─── Records supplied ───

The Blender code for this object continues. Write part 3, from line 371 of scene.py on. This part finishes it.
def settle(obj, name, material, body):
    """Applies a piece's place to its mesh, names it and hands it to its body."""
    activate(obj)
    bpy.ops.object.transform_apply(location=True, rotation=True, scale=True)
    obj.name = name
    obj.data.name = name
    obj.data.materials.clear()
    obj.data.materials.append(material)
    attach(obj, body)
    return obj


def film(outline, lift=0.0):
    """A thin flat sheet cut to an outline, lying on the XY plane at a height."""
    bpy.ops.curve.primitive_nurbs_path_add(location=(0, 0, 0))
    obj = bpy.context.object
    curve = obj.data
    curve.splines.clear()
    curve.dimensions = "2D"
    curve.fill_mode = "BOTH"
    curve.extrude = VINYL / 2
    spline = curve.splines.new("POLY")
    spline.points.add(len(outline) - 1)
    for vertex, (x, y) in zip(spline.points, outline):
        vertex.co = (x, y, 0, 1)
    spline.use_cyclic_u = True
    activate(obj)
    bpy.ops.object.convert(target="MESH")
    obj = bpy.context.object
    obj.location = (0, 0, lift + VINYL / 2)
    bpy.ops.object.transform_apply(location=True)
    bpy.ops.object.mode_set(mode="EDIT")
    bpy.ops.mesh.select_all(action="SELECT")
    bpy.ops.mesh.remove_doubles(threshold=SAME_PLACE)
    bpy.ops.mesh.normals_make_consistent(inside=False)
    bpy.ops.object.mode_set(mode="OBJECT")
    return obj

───
─── Records supplied ───

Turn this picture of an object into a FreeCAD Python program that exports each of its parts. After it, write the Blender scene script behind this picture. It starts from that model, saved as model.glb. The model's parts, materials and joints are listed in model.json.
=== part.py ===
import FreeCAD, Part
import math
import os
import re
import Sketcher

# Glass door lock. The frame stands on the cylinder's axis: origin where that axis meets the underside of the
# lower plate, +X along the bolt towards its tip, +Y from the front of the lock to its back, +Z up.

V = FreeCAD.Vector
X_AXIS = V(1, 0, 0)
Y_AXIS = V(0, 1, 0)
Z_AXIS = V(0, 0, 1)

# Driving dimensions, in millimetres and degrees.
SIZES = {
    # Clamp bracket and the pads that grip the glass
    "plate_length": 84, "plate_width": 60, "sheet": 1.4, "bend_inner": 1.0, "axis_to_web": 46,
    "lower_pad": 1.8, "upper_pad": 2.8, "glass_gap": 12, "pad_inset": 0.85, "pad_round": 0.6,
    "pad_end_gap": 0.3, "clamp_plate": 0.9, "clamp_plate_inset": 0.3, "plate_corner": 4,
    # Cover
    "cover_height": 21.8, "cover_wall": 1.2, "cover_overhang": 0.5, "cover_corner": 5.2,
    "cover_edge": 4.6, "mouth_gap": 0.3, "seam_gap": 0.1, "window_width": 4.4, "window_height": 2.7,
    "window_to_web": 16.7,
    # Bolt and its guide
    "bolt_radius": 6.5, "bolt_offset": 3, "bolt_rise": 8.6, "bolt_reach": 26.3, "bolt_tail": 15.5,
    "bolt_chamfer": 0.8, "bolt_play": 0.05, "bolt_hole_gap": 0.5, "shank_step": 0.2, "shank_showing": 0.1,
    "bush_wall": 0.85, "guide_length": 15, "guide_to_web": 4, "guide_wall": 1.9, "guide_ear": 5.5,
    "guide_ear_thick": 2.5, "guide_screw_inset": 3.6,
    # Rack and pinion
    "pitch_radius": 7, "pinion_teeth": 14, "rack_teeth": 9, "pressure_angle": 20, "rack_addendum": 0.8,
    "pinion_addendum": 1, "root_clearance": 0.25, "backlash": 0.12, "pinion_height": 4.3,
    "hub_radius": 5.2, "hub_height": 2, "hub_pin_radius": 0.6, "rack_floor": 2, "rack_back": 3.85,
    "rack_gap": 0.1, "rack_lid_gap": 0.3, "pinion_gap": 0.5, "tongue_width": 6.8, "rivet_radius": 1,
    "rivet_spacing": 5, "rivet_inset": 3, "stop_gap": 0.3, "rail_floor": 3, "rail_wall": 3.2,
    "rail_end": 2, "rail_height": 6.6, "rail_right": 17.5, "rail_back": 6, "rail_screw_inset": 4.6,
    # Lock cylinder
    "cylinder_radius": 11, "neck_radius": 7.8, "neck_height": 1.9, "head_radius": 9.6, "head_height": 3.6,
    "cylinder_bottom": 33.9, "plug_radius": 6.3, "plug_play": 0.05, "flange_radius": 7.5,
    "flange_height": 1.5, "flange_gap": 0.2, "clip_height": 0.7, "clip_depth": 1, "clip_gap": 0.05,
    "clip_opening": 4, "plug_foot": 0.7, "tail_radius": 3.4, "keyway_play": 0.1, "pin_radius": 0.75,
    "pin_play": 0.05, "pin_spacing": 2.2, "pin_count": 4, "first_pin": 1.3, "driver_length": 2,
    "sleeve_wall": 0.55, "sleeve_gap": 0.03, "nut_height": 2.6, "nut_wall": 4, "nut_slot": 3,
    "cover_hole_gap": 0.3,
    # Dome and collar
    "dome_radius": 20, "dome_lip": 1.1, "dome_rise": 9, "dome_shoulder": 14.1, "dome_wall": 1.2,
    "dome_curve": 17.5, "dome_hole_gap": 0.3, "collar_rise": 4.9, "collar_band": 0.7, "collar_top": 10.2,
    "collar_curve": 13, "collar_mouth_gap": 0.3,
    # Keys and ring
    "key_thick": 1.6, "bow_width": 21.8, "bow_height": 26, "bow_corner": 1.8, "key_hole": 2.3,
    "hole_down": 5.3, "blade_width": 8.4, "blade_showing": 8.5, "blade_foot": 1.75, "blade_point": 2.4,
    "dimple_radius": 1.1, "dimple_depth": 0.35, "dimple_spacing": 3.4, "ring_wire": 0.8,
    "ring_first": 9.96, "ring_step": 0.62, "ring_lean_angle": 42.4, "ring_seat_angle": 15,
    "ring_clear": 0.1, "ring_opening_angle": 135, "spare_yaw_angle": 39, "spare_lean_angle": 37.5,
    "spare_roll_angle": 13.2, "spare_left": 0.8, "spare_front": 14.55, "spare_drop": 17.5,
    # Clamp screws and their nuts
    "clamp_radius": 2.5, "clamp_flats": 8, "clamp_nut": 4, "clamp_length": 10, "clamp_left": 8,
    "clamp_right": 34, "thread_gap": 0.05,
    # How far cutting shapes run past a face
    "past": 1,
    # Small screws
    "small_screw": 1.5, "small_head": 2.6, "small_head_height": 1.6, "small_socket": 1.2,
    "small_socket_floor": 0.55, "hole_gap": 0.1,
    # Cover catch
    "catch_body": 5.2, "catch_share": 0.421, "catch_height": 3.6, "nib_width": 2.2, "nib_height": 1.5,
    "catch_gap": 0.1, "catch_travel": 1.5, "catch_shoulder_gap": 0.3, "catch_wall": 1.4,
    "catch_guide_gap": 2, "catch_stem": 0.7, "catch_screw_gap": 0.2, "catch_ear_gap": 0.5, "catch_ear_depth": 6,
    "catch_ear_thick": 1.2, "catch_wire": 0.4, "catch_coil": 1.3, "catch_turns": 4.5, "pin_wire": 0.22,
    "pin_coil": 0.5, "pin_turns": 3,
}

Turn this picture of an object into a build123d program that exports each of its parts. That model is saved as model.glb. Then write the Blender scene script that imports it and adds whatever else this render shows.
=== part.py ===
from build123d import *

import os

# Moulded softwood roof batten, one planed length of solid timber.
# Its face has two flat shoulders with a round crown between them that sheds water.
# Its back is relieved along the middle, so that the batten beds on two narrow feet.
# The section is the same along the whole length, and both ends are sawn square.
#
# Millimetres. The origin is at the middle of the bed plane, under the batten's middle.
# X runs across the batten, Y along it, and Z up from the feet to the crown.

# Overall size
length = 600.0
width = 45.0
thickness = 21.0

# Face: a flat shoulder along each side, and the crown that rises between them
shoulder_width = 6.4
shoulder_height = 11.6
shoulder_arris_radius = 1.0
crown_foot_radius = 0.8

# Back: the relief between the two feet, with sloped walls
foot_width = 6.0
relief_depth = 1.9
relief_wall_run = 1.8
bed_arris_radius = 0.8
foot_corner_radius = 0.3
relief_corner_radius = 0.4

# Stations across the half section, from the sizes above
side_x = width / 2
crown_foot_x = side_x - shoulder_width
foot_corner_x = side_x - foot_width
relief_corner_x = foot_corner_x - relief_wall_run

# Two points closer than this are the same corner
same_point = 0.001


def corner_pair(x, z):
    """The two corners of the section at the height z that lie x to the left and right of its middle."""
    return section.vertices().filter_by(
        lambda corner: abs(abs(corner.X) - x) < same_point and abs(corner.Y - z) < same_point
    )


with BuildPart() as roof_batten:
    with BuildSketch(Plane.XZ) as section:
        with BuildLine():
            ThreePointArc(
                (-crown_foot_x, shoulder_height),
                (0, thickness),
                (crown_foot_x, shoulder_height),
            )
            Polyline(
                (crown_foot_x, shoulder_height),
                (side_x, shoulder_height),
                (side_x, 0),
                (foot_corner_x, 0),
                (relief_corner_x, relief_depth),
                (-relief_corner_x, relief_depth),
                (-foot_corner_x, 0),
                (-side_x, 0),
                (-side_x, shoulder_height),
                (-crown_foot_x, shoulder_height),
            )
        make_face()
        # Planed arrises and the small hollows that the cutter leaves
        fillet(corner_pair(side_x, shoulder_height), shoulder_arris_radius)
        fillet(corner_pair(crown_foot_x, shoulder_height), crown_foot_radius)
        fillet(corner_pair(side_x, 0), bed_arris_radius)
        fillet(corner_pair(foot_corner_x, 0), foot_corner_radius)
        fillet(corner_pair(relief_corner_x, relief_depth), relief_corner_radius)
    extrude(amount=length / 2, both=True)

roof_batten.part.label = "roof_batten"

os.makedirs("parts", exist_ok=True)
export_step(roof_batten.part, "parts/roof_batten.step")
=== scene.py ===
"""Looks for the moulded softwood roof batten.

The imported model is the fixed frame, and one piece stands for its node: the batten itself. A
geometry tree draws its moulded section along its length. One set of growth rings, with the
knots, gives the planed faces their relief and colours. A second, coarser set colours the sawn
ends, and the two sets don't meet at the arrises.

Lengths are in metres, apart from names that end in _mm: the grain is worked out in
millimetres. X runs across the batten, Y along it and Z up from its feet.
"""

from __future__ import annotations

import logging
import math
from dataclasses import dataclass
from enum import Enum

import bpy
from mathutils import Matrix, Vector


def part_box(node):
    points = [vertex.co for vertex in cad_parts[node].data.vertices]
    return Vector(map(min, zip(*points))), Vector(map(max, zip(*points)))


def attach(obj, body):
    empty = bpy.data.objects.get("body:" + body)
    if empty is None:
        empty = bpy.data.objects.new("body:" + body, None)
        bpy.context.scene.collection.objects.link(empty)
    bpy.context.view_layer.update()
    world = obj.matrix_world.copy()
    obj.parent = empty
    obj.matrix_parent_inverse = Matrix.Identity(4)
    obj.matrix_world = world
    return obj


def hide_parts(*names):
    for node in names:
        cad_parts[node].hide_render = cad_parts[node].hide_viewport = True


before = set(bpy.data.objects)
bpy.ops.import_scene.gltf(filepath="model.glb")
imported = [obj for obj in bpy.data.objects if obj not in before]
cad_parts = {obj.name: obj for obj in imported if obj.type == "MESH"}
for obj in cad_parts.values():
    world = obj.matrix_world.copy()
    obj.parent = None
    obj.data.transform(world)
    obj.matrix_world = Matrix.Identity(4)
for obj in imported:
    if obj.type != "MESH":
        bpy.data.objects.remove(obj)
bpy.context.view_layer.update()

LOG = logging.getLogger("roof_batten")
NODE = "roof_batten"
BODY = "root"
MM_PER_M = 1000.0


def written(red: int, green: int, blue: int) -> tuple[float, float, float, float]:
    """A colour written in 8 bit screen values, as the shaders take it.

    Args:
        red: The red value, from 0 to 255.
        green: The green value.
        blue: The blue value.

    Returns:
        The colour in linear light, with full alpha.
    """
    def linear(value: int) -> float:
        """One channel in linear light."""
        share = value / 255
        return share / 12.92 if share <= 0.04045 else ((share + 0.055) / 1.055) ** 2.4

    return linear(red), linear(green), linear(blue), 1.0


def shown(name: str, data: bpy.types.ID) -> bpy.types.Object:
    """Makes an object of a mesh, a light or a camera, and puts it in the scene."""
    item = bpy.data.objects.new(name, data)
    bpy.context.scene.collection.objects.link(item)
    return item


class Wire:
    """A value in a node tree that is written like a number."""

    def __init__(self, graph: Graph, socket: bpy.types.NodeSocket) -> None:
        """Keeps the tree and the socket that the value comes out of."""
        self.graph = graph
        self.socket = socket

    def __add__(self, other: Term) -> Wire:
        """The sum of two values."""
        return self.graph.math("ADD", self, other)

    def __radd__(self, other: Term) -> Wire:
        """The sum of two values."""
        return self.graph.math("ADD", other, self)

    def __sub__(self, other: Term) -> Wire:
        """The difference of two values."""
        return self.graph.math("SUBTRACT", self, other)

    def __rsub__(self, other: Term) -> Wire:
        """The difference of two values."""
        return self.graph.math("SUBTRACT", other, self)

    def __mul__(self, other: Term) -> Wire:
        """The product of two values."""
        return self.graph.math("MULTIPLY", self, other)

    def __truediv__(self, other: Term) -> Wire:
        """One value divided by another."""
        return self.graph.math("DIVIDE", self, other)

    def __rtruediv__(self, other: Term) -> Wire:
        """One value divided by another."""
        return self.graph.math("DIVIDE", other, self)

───

### [What to produce]
Your answer should be one number: how many lines in the material above contain the string "names".

### [Response]
4